Proposed County Fire Ban Ordinance Fizzles


Prowers County Courthouse

The Prowers County Commissioners decided, after conferring with county attorney John Lefferdink, to let the current county fire ban remain in place.  Since the dry spell of this past summer, local and state fire departments have been mindful of potential fire disasters such as Waldo Canyon along the Front Range.  Governor Hickenlooper enacted a fire and a fireworks ban for the state during the July 4 holiday and that carried through to Lamar and Prowers County.  Sheriff Jim Faull had recommended a revised county ordinance, adding more teeth to the new ordinance that would allow him to curtail sales of fireworks in the county in times of excessive heat and dry spells, independent of state regulations.  Faull had stated that if you’re going to ban the use of fireworks in the state or county, you may as well take the next logical step and ban their sale. 

Some provisions in the proposed ordinance could bring up more issues than it resolved, and questions from Jennifer Swanson, the county District Attorney, regarding penalty provisions to the new ordinance added another viewpoint to the proposals.  Several motions to table the proposed ordinance prolonged the matter until the commissioner’s Thursday meeting, at which they decided the 2006 ordinance had done the job sufficiently well in the past and they would let it stand unaltered.   Commissioner Marble asked regarding the sale ban, “What happens if someone buys $20,000 worth of fireworks to sell during the 4th and we enact the ordinance prohibiting their sale?”  There was also some discussion on related state statutes regulating that the county ban would have to be renewed each year and could not remain in effect as needed.

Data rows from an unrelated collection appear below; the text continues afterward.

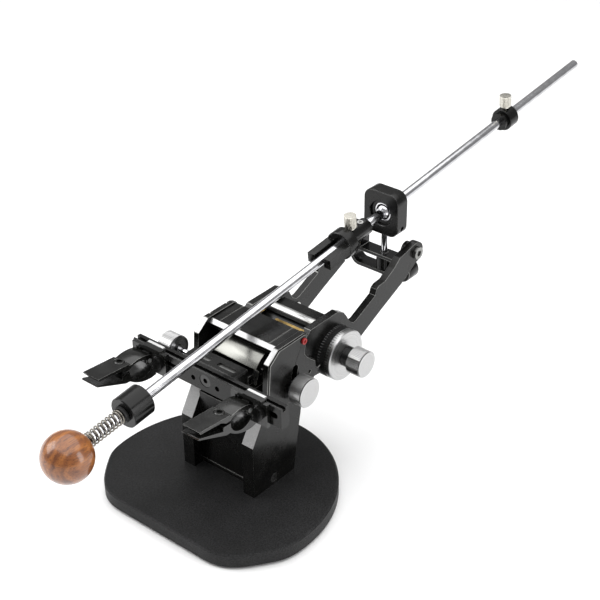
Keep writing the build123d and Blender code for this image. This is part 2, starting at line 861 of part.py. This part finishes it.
bearing_distance = (trunnion_y - handle_y) / cos(rod_angle)
ball_half_length = 6.4

with BuildPart() as bearing_ball:
    disc(on_rod(bearing_distance - ball_half_length), 10, 2 * ball_half_length)
    with Locations(on_rod(bearing_distance)):
        Sphere(ball_radius, mode=Mode.INTERSECT)
    disc(
        on_rod(bearing_distance - ball_half_length),
        sleeve_radius + screw_gap,
        2 * ball_half_length,
        mode=Mode.SUBTRACT,
    )
save(bearing_ball.part, "bearing_ball")

with BuildPart() as bearing_sleeve:
    disc(
        on_rod(bearing_distance - ball_half_length),
        sleeve_radius,
        2 * ball_half_length,
        rod_radius + screw_gap,
    )
save(bearing_sleeve.part, "bearing_sleeve")

# --- guide rod and handle ---

handle_socket = 10.0

with BuildPart() as guide_rod:
    disc(on_rod(handle_socket), rod_radius, rod_length - handle_socket)
    chamfer(guide_rod.edges(), 0.6)
save(guide_rod.part, "guide_rod")

with BuildPart() as handle_ball:
    with Locations(on_rod(0)):
        Sphere(handle_radius)
    disc(on_rod(handle_socket), rod_radius, handle_radius, mode=Mode.SUBTRACT)
    disc(on_rod(handle_radius - 1.2), handle_radius, handle_radius, mode=Mode.SUBTRACT)
save(handle_ball.part, "handle_ball")

# --- spring, washer and front holder ---

spring_start = 20.0
spring_end = 52.0
wire_radius = 0.65
coil_radius = 5.35
coil_count = 6.0
washer_length = 2.6
collar_start = 55.0
collar_length = 20.6
collar_radius = 12.5
spring_length = spring_end - spring_start - 2 * wire_radius

with BuildPart() as spring:
    with BuildLine():
        coil = Helix(
            spring_length / coil_count,
            spring_length,
            coil_radius,
            center=on_rod(spring_start + wire_radius).origin,
            direction=on_rod(0).z_dir,
        )
    with BuildSketch(Plane(origin=coil @ 0, z_dir=coil % 0)):
        Circle(wire_radius)
    sweep()
save(spring.part, "spring")

with BuildPart() as spring_washer:
    disc(on_rod(spring_end), 7.0, washer_length, rod_radius + screw_gap)
save(spring_washer.part, "spring_washer")

with BuildPart() as front_holder:
    disc(on_rod(collar_start), collar_radius, collar_length)
    chamfer(front_holder.edges(), 0.6)
    disc(on_rod(collar_start), rod_radius + screw_gap, collar_length, mode=Mode.SUBTRACT)
    with BuildSketch(on_rod(collar_start + 9)):
        with Locations((0, -collar_radius)):
            Rectangle(14, 10)
    extrude(amount=collar_length, mode=Mode.SUBTRACT)
save(front_holder.part, "front_holder")

# --- rear holder with its prongs, screws and thumbscrew ---

prong_tip = 281.0
prong_offset = 8.4
prong_rise = 0.4
prong_width = 7.0
prong_height = 8.8
holder_ring_start = 307.0
holder_ring_end = 318.0
holder_end = 343.5
holder_ring_radius = 12.8
holder_body_radius = 7.5
thumbscrew_distance = 324.0
set_screw_distance = 336.8
thumb_stud_radius = 2.0
set_screw_radius = 2.6
set_screw_depth = 1.6

with BuildPart() as rear_holder:
    disc(on_rod(holder_ring_start), holder_ring_radius, holder_ring_end - holder_ring_start)
    chamfer(rear_holder.edges(), 0.6)
    disc(on_rod(holder_ring_end), holder_body_radius, holder_end - holder_ring_end)
    with BuildSketch(on_rod(prong_tip)):
        with Locations((-prong_offset, prong_rise), (prong_offset, prong_rise)):
            Rectangle(prong_width, prong_height)
    extrude(amount=holder_ring_start - prong_tip)
    disc(on_rod(holder_ring_start), rod_radius + screw_gap, holder_end - holder_ring_start, mode=Mode.SUBTRACT)
    stud_seat = Plane(
        origin=on_rod(thumbscrew_distance).origin, x_dir=(1, 0, 0), z_dir=on_rod(0).y_dir
    ).offset(rod_radius + 0.6)
    disc(stud_seat, thumb_stud_radius + screw_gap, 6, mode=Mode.SUBTRACT)
    set_screw_seat = Plane(
        origin=on_rod(set_screw_distance).origin, x_dir=(1, 0, 0), z_dir=on_rod(0).y_dir
    ).offset(holder_body_radius - set_screw_depth)
    disc(set_screw_seat, set_screw_radius + screw_gap, set_screw_depth + 1, mode=Mode.SUBTRACT)
save(rear_holder.part, "rear_holder")

with BuildPart() as rear_set_screw:
    disc(set_screw_seat.offset(screw_gap), set_screw_radius, set_screw_depth)
    hex_recess(set_screw_seat.offset(screw_gap + set_screw_depth), 2.6, -1.2)
save(rear_set_screw.part, "rear_set_screw")


def make_thumbscrew(distance, seat_height, head_radius, head_length, name):
    """Knurled screw standing square to the rod, on a boss at a height above the rod's axis."""
    axis = Plane(origin=on_rod(distance).origin, x_dir=(1, 0, 0), z_dir=on_rod(0).y_dir)
    with BuildPart() as thumbscrew:
        disc(axis.offset(rod_radius + 0.8), thumb_stud_radius, seat_height - rod_radius)
        disc(axis.offset(seat_height + end_gap), 3.6, 2.0)
        knurled(axis.offset(seat_height + end_gap + 2.0), head_radius, head_length, 28)
        chamfer(thumbscrew.faces().sort_by(Axis.Z)[-1].edges(), 0.3)
    save(thumbscrew.part, name)


make_thumbscrew(thumbscrew_distance, holder_body_radius + 0.5, 5.3, 11.0, "rear_thumbscrew")

# --- end stop on the rod's free end ---

stop_start = 547.0
stop_ring_start = 552.0
stop_end = 565.0
stop_radius = 10.5

with BuildPart() as end_stop:
    disc(on_rod(stop_start), 8.0, stop_ring_start - stop_start)
    disc(on_rod(stop_ring_start), stop_radius, stop_end - stop_ring_start)
    chamfer(end_stop.edges().filter_by(GeomType.CIRCLE).group_by(SortBy.RADIUS)[-1], 0.5)
    disc(on_rod(stop_start), rod_radius + screw_gap, stop_end - stop_start, mode=Mode.SUBTRACT)
    stop_axis = Plane(
        origin=on_rod((stop_ring_start + stop_end) / 2).origin, x_dir=(1, 0, 0), z_dir=on_rod(0).y_dir
    )
    disc(stop_axis.offset(rod_radius + 0.6), thumb_stud_radius + screw_gap, 9, mode=Mode.SUBTRACT)
save(end_stop.part, "end_stop")

make_thumbscrew((stop_ring_start + stop_end) / 2, stop_radius, 5.5, 10.0, "end_thumbscrew")
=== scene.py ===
import math

import bmesh
import bpy
from mathutils import Matrix, Vector


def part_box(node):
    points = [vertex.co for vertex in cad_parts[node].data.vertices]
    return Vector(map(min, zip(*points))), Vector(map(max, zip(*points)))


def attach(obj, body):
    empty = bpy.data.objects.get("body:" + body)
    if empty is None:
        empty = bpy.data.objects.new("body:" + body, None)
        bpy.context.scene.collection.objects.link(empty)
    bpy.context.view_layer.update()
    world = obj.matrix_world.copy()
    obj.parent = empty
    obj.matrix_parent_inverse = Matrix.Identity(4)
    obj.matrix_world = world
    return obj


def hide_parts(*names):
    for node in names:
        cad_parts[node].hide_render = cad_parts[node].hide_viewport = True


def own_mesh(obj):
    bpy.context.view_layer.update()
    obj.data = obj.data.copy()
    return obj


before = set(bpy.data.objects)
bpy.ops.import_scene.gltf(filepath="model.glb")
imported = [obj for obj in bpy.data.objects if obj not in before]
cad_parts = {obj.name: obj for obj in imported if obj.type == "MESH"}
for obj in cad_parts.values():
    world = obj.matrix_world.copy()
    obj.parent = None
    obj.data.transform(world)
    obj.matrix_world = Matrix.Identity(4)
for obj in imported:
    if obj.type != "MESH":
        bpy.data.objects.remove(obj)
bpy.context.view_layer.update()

MM = 0.001

# --- camera: the photograph's direction, distance and lens ---

CAMERA_AZIMUTH = math.radians(40.0)
CAMERA_ELEVATION = math.radians(31.7)
CAMERA_ROLL = math.radians(-0.63)
CAMERA_DISTANCE = 1.1397
CAMERA_TARGET = Vector((0.0, 0.0895, 0.1344))
CAMERA_CLIP_END = 20.0
FOCAL_IN_WIDTHS = 2.335
SENSOR_MM = 36.0


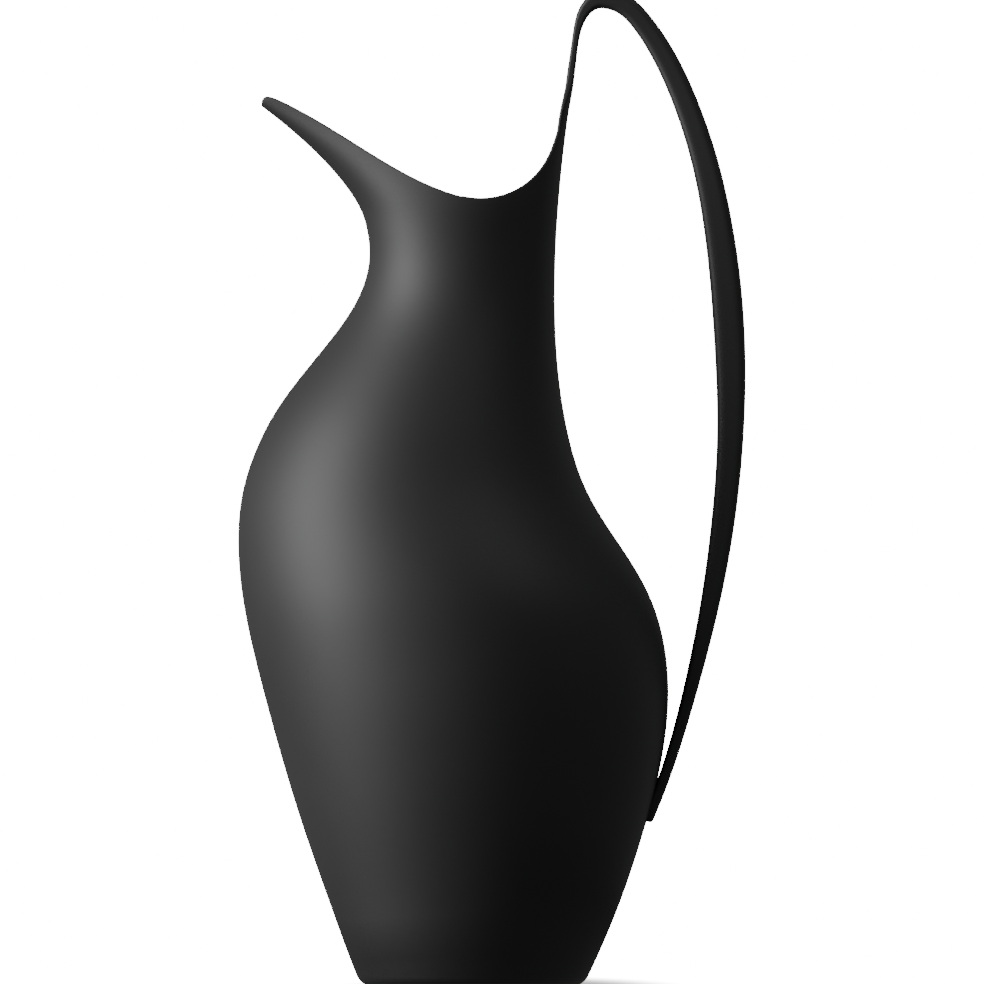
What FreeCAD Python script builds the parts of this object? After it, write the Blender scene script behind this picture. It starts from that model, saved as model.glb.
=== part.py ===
"""A tall spouted jug of thin coated steel: two body halves, a base plate and a looped handle.

Millimetres. +Z is up, the spout points to -X and the handle is on the +X side.
The origin is on the table, in the middle of the ring that the jug stands on.
"""
import FreeCAD, Part
import math
import os

import Sketcher
from FreeCAD import Vector

# Every size of the jug that can be set by itself.
SIZES = [
    # foot
    ("base_radius", 32.45, "plan radius at the table, before the corner is rounded"),
    ("base_corner", 3.0, "rounding between the foot and the wall"),
    ("base_opening", 24.0, "radius of the hole inside the turned-in flange"),
    ("plate_thickness", 1.0, "sheet of the base plate"),
    ("plate_rise", 2.2, "how far the middle of the base plate is raised"),
    ("plate_slope", 4.0, "width of the slope up to the raised middle"),
    ("plate_gap", 0.3, "gap between the base plate's edge and the rounded corner"),
    # belly
    ("wall", 1.0, "sheet of the body"),
    ("belly_front", 68.24, "reach of the belly towards the spout"),
    ("belly_front_height", 131.0, "height of that reach"),
    ("belly_rear", 57.22, "reach of the belly towards the handle"),
    ("belly_rear_height", 86.5, "height of that reach"),
    ("belly_side", 61.0, "half the depth of the belly"),
    ("belly_side_height", 99.0, "height of that depth"),
    # neck
    ("neck_front", 29.98, "reach of the neck towards the spout"),
    ("neck_front_height", 214.5, "height of the slimmest place in front"),
    ("neck_rear", 24.1, "reach of the neck towards the handle"),
    ("neck_rear_height", 203.0, "height of the slimmest place at the back"),
    ("neck_side", 26.6, "half the depth of the neck"),
    # spout and mouth
    ("nose_reach", 59.15, "middle of the rounded end of the spout"),
    ("nose_height", 257.2, "height of that middle"),
    ("nose_radius", 2.4, "rounding of the spout's end, seen from the side"),
    ("nose_side", 6.0, "half the width of the spout's underside where its line runs out"),
    ("spout_overrun", 5.1, "how far the spout's line runs on above the nose"),
    ("mouth_low_height", 229.4, "lowest point of the rim"),
    ("mouth_low_place", 2.6, "how far behind the middle that point is"),
    ("tongue_height", 249.3, "height of the joint between tongue and handle"),
    ("tongue_depth", 2.87, "depth of the curved tongue there, front to back"),
    # handle
    ("jug_height", 290.0, "height of the whole jug, to the top of the handle"),
    ("loop_place", 38.9, "how far behind the middle the top of the loop is"),
    ("handle_reach", 75.45, "centre line of the handle where it is rearmost"),
    ("handle_reach_height", 170.2, "height of that place"),
    ("foot_height", 48.0, "height of the handle's lower end"),
    ("stem_run", 3.0, "how far the handle's centre line starts below the joint"),
    ("stem_thickness", 2.1, "thickness of the strap above the mouth"),
    ("grip_thickness", 8.8, "greatest thickness of the grip"),
    ("foot_thickness", 3.0, "thickness of the handle's lower end"),
    ("tongue_width", 15.8, "width of the handle at the joint with the tongue"),
    ("stem_width", 13.2, "width of the strap"),
    ("grip_width", 12.0, "width of the grip"),
    ("foot_width", 8.0, "width of the handle's lower end"),
    ("grip_wall", 1.0, "sheet of the hollow grip"),
    ("spigot_length", 8.0, "how deep the stem and the foot go into the grip"),
    ("spigot_gap", 0.1, "gap between a spigot and the inside of the grip"),
]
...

PATS Operations Director, Darren Glover received permission from the commissioners to pursue what is known as a FASTER grant for either one or two new vehicles to be used by the county transit services organization.   Glover explained that CDOT funding is available and coupled with the state FASTER grant; the county’s share of matching funds would amount to only $2,000 per vehicle.  PATS has five vehicles of different sizes and seating capacity, and have been gearing the fleet toward smaller vans, accommodating from 10 to 12 persons, including wheelchair functions.   There is an either/or hitch to the grants, as the county will meet the match only when both state and CDOT funding is available.  Otherwise, if the county’s share increases to more than $2,000 for either or both vehicles, they will exercise the right not to opt in to the program.  If the grants are fully funded, Glover said that Alta Vista School and the Project HOPE Teen Center at Lincoln School in Lamar has expressed an interest in the two vehicles that would be replaced. 

The commissioners gave approval to advertise for two positions at the Welcome Home Childcare and Learning Center on Savage Avenue in Lamar.  Director Courtney Holt-Rogers said there is a need for a temporary kitchen manager and a part time general classification employee.  Commissioner Joe Marble asked if the four day school week for the RE-2 district had any impact on the center.   Rogers said there has been very little impact but two families have been added to the center for Friday’s she said.  She noted that in some cases, with the longer school day, a few families have not needed to use the center now that their children stay in school almost as long as the parents work.